Coastal View News
First a bit of history. Toward the beginning of WWII—mid-1940—the
Allies were in a bad way. British and French forces in France had been
outmaneuvered—schooled, really—by invading Nazi forces and, as a result, were pinned
against the English Channel at Dunkirk.
They—hundreds of thousands of soldiers—were surrounded with
naught at their backs but the sea. The Nazis were hoping to trap the Allied
armies there and leave them without any defenses in Britain. Dire stuff. In
fact, the British were even thinking of surrendering to the Germans! Short of a
miracle, the Allies were in for defeat.
But everyone knows the British didn’t surrender to the
Germans. So there must have been some glorious defense—some heroic military
battle—that repelled the Nazi army.
Not exactly. The “miracle” of Dunkirk wasn’t a charge. It
was a retreat—an evacuation.
In “Dunkirk”, the scene is surreal. With the crackle of gunfire
in the background, hordes of Allied soldiers are lined up on the beach waiting
for boats that don’t seem to be coming. All they can do is wait and wonder what’s
next.
A couple of the more restless soldiers flit about from
potential exit to potential exit. They get in line, then they try bearing a
stretcher onto a ship, then they try manning an abandoned tug boat … but, mere
miles from home, getting off that beach proves daunting. The tide keeps
bringing them back in.
Meanwhile, captains and admirals are trying to piece
together an evacuation, RAF pilots are struggling to hold off Nazi war planes,
and ordinary English citizens are organizing a massive, heroic effort to bring their
boys home. There are something like 400,000 soldiers on the beach. Churchill is
hoping to save about a tenth of that to defend England from invasion. So the
mission—what seems impossible—is just getting out of Dunkirk.

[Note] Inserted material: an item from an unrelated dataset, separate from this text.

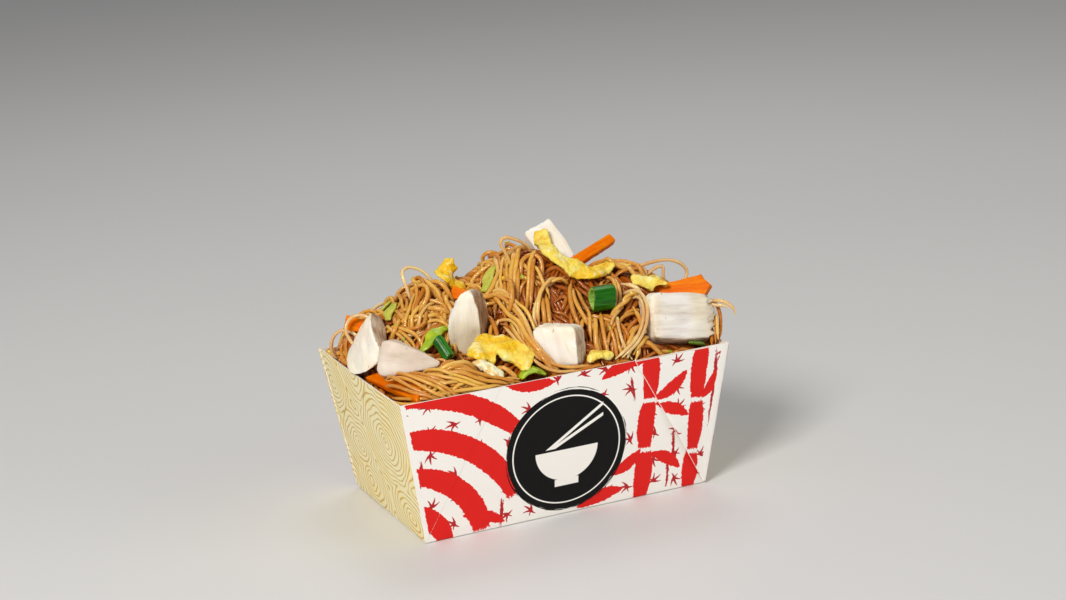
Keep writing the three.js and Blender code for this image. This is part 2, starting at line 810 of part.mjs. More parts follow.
// ---- the whole part ----
const box = new THREE.Group();

const trayMesh = new THREE.Mesh(geometryOf(traySolid()), material(colours.board, 0.55));
trayMesh.name = "carton";
box.add(trayMesh);

const made = [];
for (const topping of toppings) {
  made.push(toppingMesh(topping, [wallPocket(), ...made.map(({ pocket }) => pocket)]));
}

const noodleMesh = new THREE.Mesh(geometryOf(noodleHeap(made)), material(colours.noodles, 0.45));
noodleMesh.name = "noodles";
box.add(noodleMesh);

const toppingGroup = new THREE.Group();
made.forEach(({ mesh }) => toppingGroup.add(mesh));
box.add(toppingGroup);

export default box;
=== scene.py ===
import math
import random

import bpy
import numpy as np
from mathutils import Matrix, Vector
from mathutils import noise as fractal
from mathutils.bvhtree import BVHTree


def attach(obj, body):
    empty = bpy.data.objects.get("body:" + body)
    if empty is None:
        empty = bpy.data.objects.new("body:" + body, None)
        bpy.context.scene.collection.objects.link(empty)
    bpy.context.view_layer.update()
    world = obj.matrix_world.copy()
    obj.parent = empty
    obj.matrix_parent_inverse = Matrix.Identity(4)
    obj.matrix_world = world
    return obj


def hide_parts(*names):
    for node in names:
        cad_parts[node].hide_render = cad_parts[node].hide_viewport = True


# A noodle takeaway box: a folded paperboard tray heaped with fried noodles, chicken, omelette,
# carrot, spring onion and leek. Sizes in the dictionaries are millimetres and degrees.

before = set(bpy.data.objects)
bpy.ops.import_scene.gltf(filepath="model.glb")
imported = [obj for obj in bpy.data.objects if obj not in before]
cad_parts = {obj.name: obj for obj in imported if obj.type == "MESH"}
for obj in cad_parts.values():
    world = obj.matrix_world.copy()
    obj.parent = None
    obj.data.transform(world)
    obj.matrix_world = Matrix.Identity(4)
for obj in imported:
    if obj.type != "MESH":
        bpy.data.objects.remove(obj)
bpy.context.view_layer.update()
mm = 0.001
print("frame loaded")


def activeOnly(piece):
    bpy.ops.object.select_all(action="DESELECT")
    piece.select_set(True)
    bpy.context.view_layer.objects.active = piece


def started(primitive, **settings):
    # a new primitive, with nothing else selected
    bpy.ops.object.select_all(action="DESELECT")
    primitive(**settings)
    return bpy.context.object


def merged(pieces):
    bpy.ops.object.select_all(action="DESELECT")
    for piece in pieces:
        piece.select_set(True)
    bpy.context.view_layer.objects.active = pieces[0]
    bpy.ops.object.join()
    return pieces[0]


def applied(piece, kind, **settings):
    activeOnly(piece)
    step = piece.modifiers.new(kind.title(), kind)
    for name, value in settings.items():
        setattr(step, name, value)
    bpy.ops.object.modifier_apply(modifier=step.name)


def backToObject():
    bpy.ops.object.mode_set(mode="OBJECT")


def editAll(piece):
    activeOnly(piece)
    bpy.ops.object.mode_set(mode="EDIT")
    bpy.ops.mesh.select_all(action="SELECT")


def deselectAll(piece, mode):
    activeOnly(piece)
    bpy.ops.object.mode_set(mode="EDIT")
    bpy.ops.mesh.select_mode(type=mode)
    bpy.ops.mesh.select_all(action="DESELECT")
    backToObject()


def pickFaces(piece, test):
    # leaves the faces that pass the test selected, in edit mode
    deselectAll(piece, "FACE")
    for face in piece.data.polygons:
        face.select = bool(test(face))
    bpy.ops.object.mode_set(mode="EDIT")


def pickEdges(piece, test):
    deselectAll(piece, "EDGE")
    spots = piece.data.vertices
    for edge in piece.data.edges:
        a, b = (spots[i].co for i in edge.vertices)
        edge.select = bool(test(a, b))
    bpy.ops.object.mode_set(mode="EDIT")


def readPoints(piece, what):
    values = np.empty(len(piece.data.vertices) * 3)
    piece.data.vertices.foreach_get(what, values)
    return values.reshape(-1, 3)


def placesOf(piece):
    return readPoints(piece, "co")


def normalsOf(piece):
    return readPoints(piece, "normal")


def setPlaces(piece, places):
    piece.data.vertices.foreach_set("co", np.asarray(places, dtype=np.float64).ravel())
    piece.data.update()


def storeMask(piece, name, values):
    mask = piece.data.attributes.new(name, "FLOAT", "POINT")
    mask.data.foreach_set("value", np.asarray(values, dtype=np.float32))


def smoothed(piece, angle):
    activeOnly(piece)
    bpy.ops.object.shade_smooth_by_angle(angle=math.radians(angle))
    return piece


def facingOut(piece):
    editAll(piece)
    bpy.ops.mesh.remove_doubles(threshold=1e-6)
    bpy.ops.mesh.normals_make_consistent(inside=False)
    backToObject()


def finished(piece, name, nodes, materials):
    piece.name = name
    piece.data.name = name
    piece.data.materials.clear()
    for stuff in materials:
        piece.data.materials.append(stuff)
    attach(piece, "root")
    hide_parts(*nodes)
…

“Dunkirk” is inventive. The sense of narrative is not
achieved through character development (the movie bounces among various
characters, who are mostly silent and unknown) or plot (there are three
timelines covering varying spans that are spliced together such that the scenes
often appear out of order). Rather, it parallels the unrelenting and
uncontrolled ebb and flow of tides—of dread and relief, hope and despair, meaninglessness
and purpose—and is marked by total immersion in the sight, sound, and feel of an
army desperately trying to get away.
The score and cinematography of “Dunkirk” are beautifully
interwoven with the glare of the sun, the darkness of the underwater abyss, the
harassing roar of a jet engine, and the deafening silence of what’s next. The
experience of this movie is very basic and elemental. We aren’t given much by
way of high-minded, moralistic dialogue—we aren’t give much dialogue at all—or explanations, or reflections.
We get faces, and wordless vocalizations, and frenzy.
I appreciate Christopher Nolan’s adventurous, experimental
spirit when it comes to filmmaking, though I think he only succeeds about half
the time. Fortunately, this is one of those times. Instead of giving us a
typical war movie focused on conquest and violence, with an emphasis on beating
that bad guy (though we see Nazi
airplanes, we don’t really see “enemy” combatants in this movie) or blowing up that tank or overcoming that army (we
don’t see these things at all), we get a thoughtful, well-crafted movie about escaping.
The triumph at Dunkirk was living to fight another day.
The triumph of “Dunkirk” is depicting that story—and the feel of war, and the rawest,
most basic emotions—with hardly a word.